Очаровать очарованного
Призывы к российской земле рождать не только собственных платонов, но и соросов (хороших, конечно, а не таких, как оригинал), то есть развивать свою «мягкую силу», внедрять в западное сознание наши цели, ценности и прочие красоты через иновещание, образование и прочее, создавать кучу фондов, НКО и т. д., упираются в стену. И это вовсе не прямой запрет на «российскую пропаганду», а фундаментальная вещь – невозможно очаровать очарованного, тем более самим собой. Запад имеет доморощенный Содом, который его и разъедает, но своего Смердякова, повторю, у них нет.

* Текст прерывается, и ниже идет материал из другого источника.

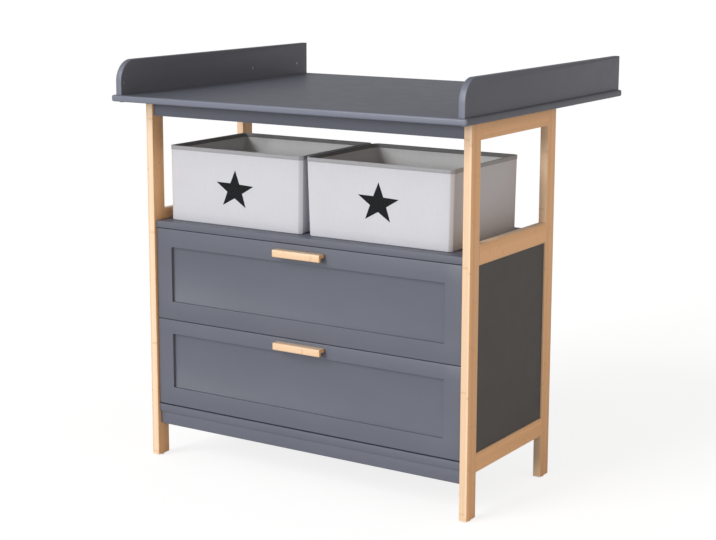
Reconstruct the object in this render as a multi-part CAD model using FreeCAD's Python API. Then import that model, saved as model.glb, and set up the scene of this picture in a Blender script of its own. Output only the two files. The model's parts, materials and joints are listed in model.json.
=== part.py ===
import FreeCAD, Part
import math
import os

# Changing dresser: two side frames of bamboo laths, a grey case with two drawers on
# ball-bearing slides, an open bay with two fabric baskets, and a deep changing top with
# two side guards.  Millimetres.  X runs to the right, -Y is the front, Z is up, and the
# origin is on the floor under the middle of the changing top.

# ---- side frames -----------------------------------------------------------------------
frame_width = 868.0          # over the outer faces of both side frames
frame_depth = 395.0          # over the front and back posts
frame_height = 867.0         # floor to the underside of the changing top
post_width = 19.0            # across the front of a post, also the rails' thickness
post_depth = 40.0            # along the side of a post
lath_easing = 1.2            # chamfer along the long edges of posts and rails
lower_rail_bottom = 104.0
lower_rail_height = 42.0
shelf_rail_bottom = 559.0
shelf_rail_height = 45.0
top_rail_height = 42.0
glide_height = 3.0
glide_radius = 7.5
glide_pin_radius = 1.5
glide_pin_length = 14.0
dowel_radius = 4.0
dowel_length = 30.0
dowel_spread = 22.0          # between the two dowels at one end of a rail
dowel_side_clearance = 0.1
dowel_end_clearance = 1.0

# ---- changing top and guards -------------------------------------------------------------
top_front_overhang = 84.0    # beyond the front faces of the posts
top_side_overhang = 33.5
top_back_overhang = 288.0
top_thickness = 15.0
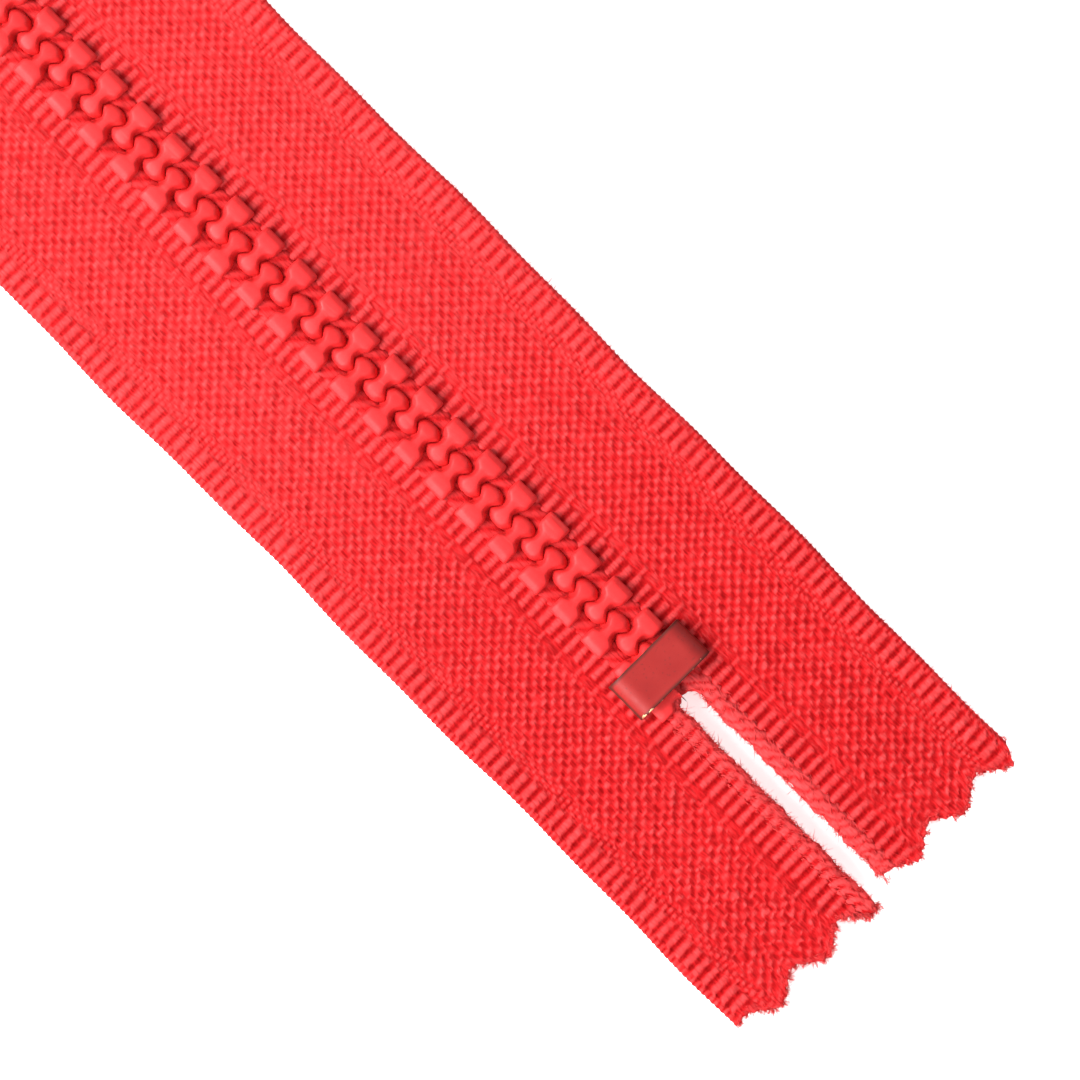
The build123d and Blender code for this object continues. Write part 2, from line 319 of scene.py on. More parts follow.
def bump(tree, height, strength, distance, normal=None):
    inputs = {"Height": height, "Strength": strength, "Distance": distance}
    if normal is not None:
        inputs["Normal"] = normal
    return add(tree, "ShaderNodeBump", inputs).outputs["Normal"]


def attribute(tree, name):
    return add(tree, "ShaderNodeAttribute", attribute_name=name).outputs["Fac"]


# ---- Materials ----

FIBRE_TURN = math.radians(45)
FLOOR_GLOW = 0.60  # painted light: the floor glows faintly, though it is no lamp, so the shadows on it come out white, as for pictures on pure white
# Yarn colours for the gaps, the body and the crowns of the weave: the gap colour is painted shade and the
# crown colour a painted highlight, while the body colour is the yarn's own red. The loose fibres use the
# body, crown and hair colours only as a spread of tones.
PIT_SHADE = (0.27, 0.0008, 0.0018)
BODY = (0.425, 0.0078, 0.0098)
CROWN = (0.57, 0.045, 0.047)
HAIR = (0.66, 0.050, 0.050)
BRASS = (0.70, 0.54, 0.30)
# Dark colour laid along the stop's cut edges, and painted shade on the flanks of its bends.
DARK_EDGE_AND_SHADE = (0.045, 0.013, 0.009)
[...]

Во второй половине 20-х годов прошлого века западные интеллектуалы-леваки были очарованы СССР, отчего первые советские резидентуры не знали отбоя от «инициативников». Но все это оказалось не более чем краткой богемной блажью. Те, кто симпатизирует нам, понимают нас в главном и сейчас маргиналы по тамошним меркам.

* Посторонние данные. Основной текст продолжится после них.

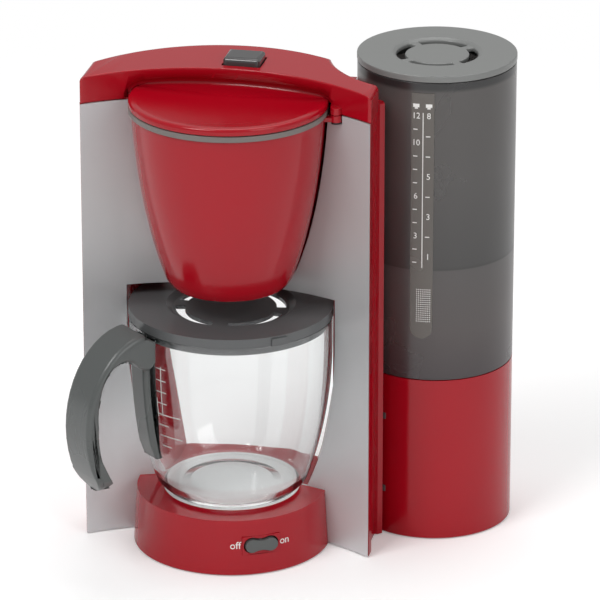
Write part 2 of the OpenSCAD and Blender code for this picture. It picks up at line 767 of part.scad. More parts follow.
module handle_inner() {
  color(GREY) at_handle() {
    intersection() {
      difference() {
        union() {
          side_plate(grip_w - 0.8) hook_band(seam, grip_t);
          side_plate(grip_w - 0.8) polygon([
            [jug_r + 1, jug_top_z - 1.4], [handle_root, jug_top_z + 1.6], [handle_cx + 12, jug_lid_top - 6],
            [handle_cx + 17, jug_top_z - 10], [jug_r + 4, jug_top_z - 15], [jug_r + 1, jug_top_z - 12]]);
        }
        side_plate(40) translate([gap_cx, handle_mid_z + 8]) scale([1, 1.75]) circle(r = gap_a);
        translate([0, -lug_w / 2, lug_z]) cube([lug_end, lug_w, lug_h]);
        translate([handle_screw_x, 0, lug_z - 30]) cylinder(r = screw_r, h = 30);
        translate([handle_screw_x, 0, lug_z - 30]) cylinder(r = 2 * screw_r, h = 23 + 1.6);
        side_plate(40) hook_band(-2, seam);
      }
      handle_end_mask();
    }
    side_plate(tongue_w) tongue_side();
  }
}
handle_screw_x = 59;
module handle_screw() {
  color(STEEL) at_handle() translate([handle_screw_x, 0, lug_z - 7]) difference() {
    union() {
      cylinder(r = 1.9 * screw_r, h = 1.6);
      cylinder(r = screw_r, h = 7 + lug_h - 0.4);
    }
    for (a = [0, 90]) rotate([0, 0, a]) translate([-1.6, -0.4, -over]) cube([3.2, 0.8, over + 0.8]);
  }
}

// ---------------------------------------------------------------- tank
module tank_base() {
  color(RED) difference() {
    at_tank() difference() {
      union() {
        translate([0, 0, base_z]) cylinder(r = tank_r, h = tank_base_h - base_z);
        translate([0, 0, tank_base_h - over]) cylinder(r = tank_r - tank_wall - gap, h = over + 4);
      }
      translate([0, 0, base_z - over]) cylinder(r = tank_r - wall, h = tank_base_h - wall - base_z);
      translate([0, 0, tank_base_h - 2 * wall]) cylinder(r = spigot_r, h = 20);
    }
    tube_path(tube_r + 0.1);
  }
}
spigot_r = 9;
module tank_base_plate() {
  color(DARK_RED) difference() {
    at_tank() translate([0, 0, base_z]) cylinder(r = tank_r - wall, h = wall);
    for (p = tank_foot) translate([p[0], p[1], base_z - over]) cylinder(r = 3.5, h = over + 1);
  }
}
// post that carries the outlet up to the tank's raised floor
spigot_top = tank_floor_z - tank_wall - 2.6;
module tank_spigot() {
  color(GREY) difference() {
    at_tank() difference() {
      union() {
        translate([0, 0, spigot_low]) cylinder(r = spigot_r, h = spigot_top - spigot_low);
        translate([0, 0, tank_base_h + 4]) cylinder(r = spigot_r + 4, h = 2);
      }
      translate([0, 0, spigot_low + 2]) cylinder(r = spigot_r - 2.2, h = 200);
    }
    tube_path(tube_r);
  }
}
spigot_low = tank_base_h - 14;
module tank_body() {
  color(SMOKE) at_tank() difference() {
    translate([0, 0, tank_base_h + 0.3]) cylinder(r = tank_r, h = tank_top_z - tank_base_h - 0.3);
    translate([0, 0, tank_floor_z]) cylinder(r = tank_r - tank_wall, h = 200);
    translate([0, 0, tank_base_h - over])
      cylinder(r = tank_r - tank_wall, h = tank_floor_z - tank_wall - tank_base_h + over);
    translate([0, 0, tank_floor_z - 10]) cylinder(r = valve_r, h = 20);
  }
}
valve_r = 4;
module tank_valve() {
  color(DARK_GREY) at_tank() difference() {
    union() {
      translate([0, 0, tank_floor_z - tank_wall - 7]) cylinder(r = valve_r, h = tank_wall + 7);
      translate([0, 0, tank_floor_z]) cylinder(r = valve_r + 2.4, h = 1.6);
    }
    translate([0, 0, tank_floor_z - tank_wall - 8]) cylinder(r = 1.6, h = 20);
  }
}
module valve_seal() {
  color(RUBBER) at_tank() translate([0, 0, tank_floor_z - tank_wall - 2]) difference() {
    cylinder(r = valve_r + 2, h = 2);
    translate([0, 0, -over]) cylinder(r = valve_r, h = 4);
  }
}
strip_az = 270.5;
strip_w = 11;
strip_low = 104.8;
module gauge_strip() {
  color([0.62, 0.61, 0.58]) at_tank() intersection() {
    linear_extrude(height = tank_top_z - 5) ring2d(tank_r + 0.35, tank_r);
    rotate([0, 0, strip_az]) rotate([90, 0, 90]) linear_extrude(height = 60) union() {
      translate([0, strip_low + strip_w / 2]) circle(r = strip_w / 2);
      translate([-strip_w / 2, strip_low + strip_w / 2]) square([strip_w, 200]);
    }
  }
}
module tank_lid() {
  collar_r = tank_r - tank_wall - gap;
  color([0.57, 0.59, 0.58]) at_tank() difference() {
    union() {
      translate([0, 0, tank_lid_z + 0.2]) cylinder(r = tank_r + 0.2, h = tank_lid_h);
      translate([0, 0, tank_lid_z - 8]) cylinder(r = collar_r, h = 9);
    }
    translate([0, 0, tank_lid_z - 9]) cylinder(r = collar_r - 1.8, h = 9 + tank_lid_h - 3);
    translate([0, 0, tank_lid_z + tank_lid_h - 1]) cylinder(r1 = tank_slot_r, r2 = tank_slot_r + 2, h = 1.3);
    translate([0, 0, tank_lid_z - 1]) rotate([0, 0, 45]) slot_ring(tank_slot_r, 4.2, 4, 7, 20);
  }
}
// bar that fills the gap between tower and tank
cradle_front_y = 15;
cradle_mid_y = 34;
cradle_back_y = 52;
cradle_front_x = body_hw + 1.5;
module cradle_plan() {
  difference() {
    polygon([[body_hw - 4, cradle_front_y], [cradle_front_x, cradle_front_y],
             [cradle_front_x + 2, cradle_front_y + 2], [body_hw - 5, cradle_mid_y],
             [body_hw - 15, cradle_back_y], [body_hw - 20, cradle_back_y], [body_hw - 26, cradle_mid_y],
             [body_hw - 15, cradle_front_y + 5]]);
    translate([tank_x, tank_y]) circle(r = cradle_r, $fn = 180);
    body_outer_plan();
  }
}
module body_outer_plan() {
  intersection() {
    inside_back(back_r);
    translate([-body_hw, -100]) square([2 * body_hw, 200]);
  }
}
module tank_cradle() {
  color(RED) difference() {
    translate([0, 0, base_z]) linear_extrude(height = tower_h - base_z) cradle_plan();
    tube_path(tube_r + 0.1);
  }
}
clip_low_z = 22;
clip_high_z = 60;
clip_h = 3;
module cradle_clips() {
  reach = 2.4 * tank_r;
  color(RED) for (z = [clip_low_z, clip_high_z]) at_tank() translate([0, 0, z]) intersection() {
    linear_extrude(height = clip_h) ring2d(cradle_r, tank_r);
    linear_extrude(height = clip_h)
      polygon([[0, 0], reach * [cos(228), sin(228)], reach * [cos(243), sin(243)]]);
  }
}

// ---------------------------------------------------------------- water path
tube_r = 2.6;
tube_bore = 1.6;
tube_z = tank_base_h - 7;
spout_w = 8;
spout_from = 20;
spout_to = back_mid_y - 5.5;
spout_top = cup_recess_z - 0.9;
tube_up_z = cup_low_z + 8;
tube_y = back_mid_y - 9.5;
pillar_x = body_hw - 8;
tube_points = [
  [tank_x - 0.57 * spigot_r, tank_y - 0.82 * spigot_r, tube_z], [pillar_x, front_mid_y, tube_z],
  [pillar_x, front_mid_y, tube_up_z], [pillar_x - 27, tube_y - 5, tube_up_z],
  [0, tube_y, tube_up_z], [0, tube_y, spout_top]];
// round bar along the straight runs of the water path
module tube_path(r) {
  for (i = [0 : len(tube_points) - 2]) {
    p = tube_points[i];
    v = tube_points[i + 1] - p;
    len_v = norm(v);
    translate(p) rotate([0, acos(v[2] / len_v), atan2(v[1], v[0])]) cylinder(r = r, h = len_v);
  }
  for (i = [1 : len(tube_points) - 2]) translate(tube_points[i]) sphere(r = r + 0.5);
}
module water_tube() {
  color([0.85, 0.85, 0.82]) difference() {
    tube_path(tube_r);
    tube_path(tube_bore);
  }
}
module spout_block() {
  translate([-spout_w / 2, spout_from, window_top - over])
    cube([spout_w, spout_to - spout_from, spout_top - window_top + over]);
}
module drip_spout() {
  color(DARK_GREY) difference() {
    translate([-spout_w / 2, spout_from, window_top - 0.3])
      cube([spout_w, spout_to - spout_from, spout_top - window_top + 0.3]);
    translate([0, slot_ring_r - slot_w / 2, window_top - over]) cylinder(r = 1.6, h = 3);
    translate([-1, slot_ring_r - slot_w / 2, window_top + 1])
      cube([2, tube_y - slot_ring_r + slot_w / 2, 1.2]);
    translate([0, tube_y, window_top + 1]) cylinder(r = tube_bore, h = 10);
  }
}

drum_shell();
warming_plate();
base_plate();
rubber_feet();
base_screws();
switch_rocker();
switch_axle();
switch_bezel();
front_panel();
tower_front();
tower_back();
tower_base_plate();
tank_cradle();
cradle_clips();
hood();
hood_screws();
button();
button_clip();
button_spring();
hinge_pin();
filter_cup();
cup_ring();
filter_basket();
cup_lid();
jug_body();
jug_lid();
handle_outer();
handle_inner();
handle_screw();
tank_base();
tank_base_plate();
tank_spigot();
tank_body();
tank_valve();
valve_seal();
gauge_strip();
tank_lid();
water_tube();
drip_spout();
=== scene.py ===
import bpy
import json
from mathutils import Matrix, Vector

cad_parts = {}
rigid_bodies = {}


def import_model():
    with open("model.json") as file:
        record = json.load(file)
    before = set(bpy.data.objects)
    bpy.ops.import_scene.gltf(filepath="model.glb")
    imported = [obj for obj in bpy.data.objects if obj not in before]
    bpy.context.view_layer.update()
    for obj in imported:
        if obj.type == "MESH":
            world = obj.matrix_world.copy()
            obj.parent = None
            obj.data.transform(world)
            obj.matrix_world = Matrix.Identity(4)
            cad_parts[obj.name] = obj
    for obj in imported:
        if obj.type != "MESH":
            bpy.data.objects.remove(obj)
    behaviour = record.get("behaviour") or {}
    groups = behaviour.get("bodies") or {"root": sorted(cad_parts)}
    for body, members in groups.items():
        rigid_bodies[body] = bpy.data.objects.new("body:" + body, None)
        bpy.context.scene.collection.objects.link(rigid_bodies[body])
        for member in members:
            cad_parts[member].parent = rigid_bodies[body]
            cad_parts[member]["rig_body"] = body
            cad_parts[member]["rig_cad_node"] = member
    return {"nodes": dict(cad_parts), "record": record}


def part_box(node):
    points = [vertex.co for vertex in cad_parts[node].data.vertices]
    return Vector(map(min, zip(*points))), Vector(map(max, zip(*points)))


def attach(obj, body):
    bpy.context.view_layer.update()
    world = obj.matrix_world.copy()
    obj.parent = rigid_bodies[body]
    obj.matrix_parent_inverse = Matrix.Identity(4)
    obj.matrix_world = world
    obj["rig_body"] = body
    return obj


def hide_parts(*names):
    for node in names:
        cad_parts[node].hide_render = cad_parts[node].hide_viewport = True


bl_info = {
    "name": "Toy coffee maker",
    "version": (1, 0, 0),
    "blender": (4, 5, 0),
    "location": "View3D > Sidebar > Coffee maker",
    "description": "Dresses a toy coffee maker: rounded shells, clear and smoky plastic, marks, studio",
    "category": "Object",
}

import json
import math

import bpy
from mathutils import Matrix, Vector

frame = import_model()
MM = 0.001
RECORD = frame["record"]
BODY_OF = {n: body for body, names in RECORD["behaviour"]["bodies"].items() for n in names}
SLOT_OF = {s["node"]: s["material_slot"] for s in RECORD["subparts"]}


# ------------------------------------------------------------------ settings
def colour(name, description, default):
    """A colour that a user may change."""
    return bpy.props.FloatVectorProperty(
        name=name, description=description, subtype="COLOR", size=3, min=0.0, max=1.0, default=default)


def length(name, description, default):
    """A length that a user may change."""
    return bpy.props.FloatProperty(
        name=name, description=description, unit="LENGTH", min=0.0, max=0.1, precision=5, default=default)


class MAKER_PG_colours(bpy.types.PropertyGroup):
    """Colours of the plastics"""

    red: colour("Shell red", "Glossy red of the moulded shells", (0.36, 0.0012, 0.009))
    # painted shade: the shell red darkened for recesses and undersides, where shade falls
    dark_red: colour("Shaded red", "Red plastic inside the recesses and underneath", (0.16, 0.002, 0.006))
    silver: colour("Panel silver", "Brushed silver of the front panel", (0.665, 0.67, 0.68))
    trim: colour("Handle grey", "Grey of the handle, the button and the switch", (0.085, 0.092, 0.090))
    button: colour("Button grey", "Darker glossy grey of the push button", (0.048, 0.046, 0.047))
    dark_trim: colour("Lid grey", "Dark grey of the jug lid and the basket", (0.098, 0.101, 0.103))
    ring: colour("Ring grey", "Warm grey of the ring round the filter cup", (0.17, 0.15, 0.14))
    tank_lid: colour("Tank lid grey", "Light grey of the tank lid", (0.20, 0.205, 0.20))
    clear: colour("Clear plastic", "Tint of the jug", (0.975, 0.985, 0.985))
    smoke: colour("Smoky plastic", "Tint of the water tank", (0.14, 0.132, 0.130))
    print_white: colour("Mark white", "White of the printed marks", (0.82, 0.82, 0.80))
    rubber: colour("Foot rubber", "Black of the rubber feet", (0.012, 0.012, 0.013))
    steel: colour("Steel", "Screws, pins and the spring", (0.45, 0.45, 0.46))


class MAKER_PG_sizes(bpy.types.PropertyGroup):
    """Sizes of rounded edges and marks"""

    shell_round: length("Shell edge", "Radius of the red shells' edges", 0.6 * MM)
    hood_round: length("Hood edge", "Radius of the hood's upper edges", 2.8 * MM)
    panel_round: length("Panel edge", "Radius of the silver panel's edges", 0.3 * MM)
    trim_round: length("Trim edge", "Radius of small trim edges", 0.4 * MM)
    handle_round: length("Handle edge", "Radius of the handle's edges", 2.5 * MM)
    mark_t: length("Mark thickness", "How far a printed mark stands out", 0.08 * MM)
    mark_w: length("Mark width", "Width of a level line", 0.45 * MM)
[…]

У нашей «мягкой силы», буде таковая возникнет, нет объекта в европах. Сила эта может быть направлена только внутрь, что вовсе не является открытием. Именно так действовал Советский Союз, создавая практически с нуля собственный класс интеллектуалов, художников, педагогов, которых держал на гособеспечении – причем довольно щедром, – и при этом ставил классу глобальную задачу, жестко спрашивая за ее выполнение. Задача же заключалась в формировании мировоззрения строителя коммунизма, человека светлого будущего. Из этой задачи вышли шедевры советской культуры, науки и техники, восхищаясь которыми нелишне помнить, что созданы они людьми на государевой службе, а не грантоедами. После гибели СССР этим людям никаких задач уже не ставили и фактически их расформировали. То, что класс все же не уберег страну от торжества смердяковщины (и даже был ее источником), аргумент спорный – хотя бы потому, что Россия выжила и пошла вверх благодаря фундаментальному наследию лучшей его части. Зато бесспорно другое: если этот класс не формируем мы, его формируют наши враги, что наглядно подтверждает история, которую многие из нас видели собственными глазами.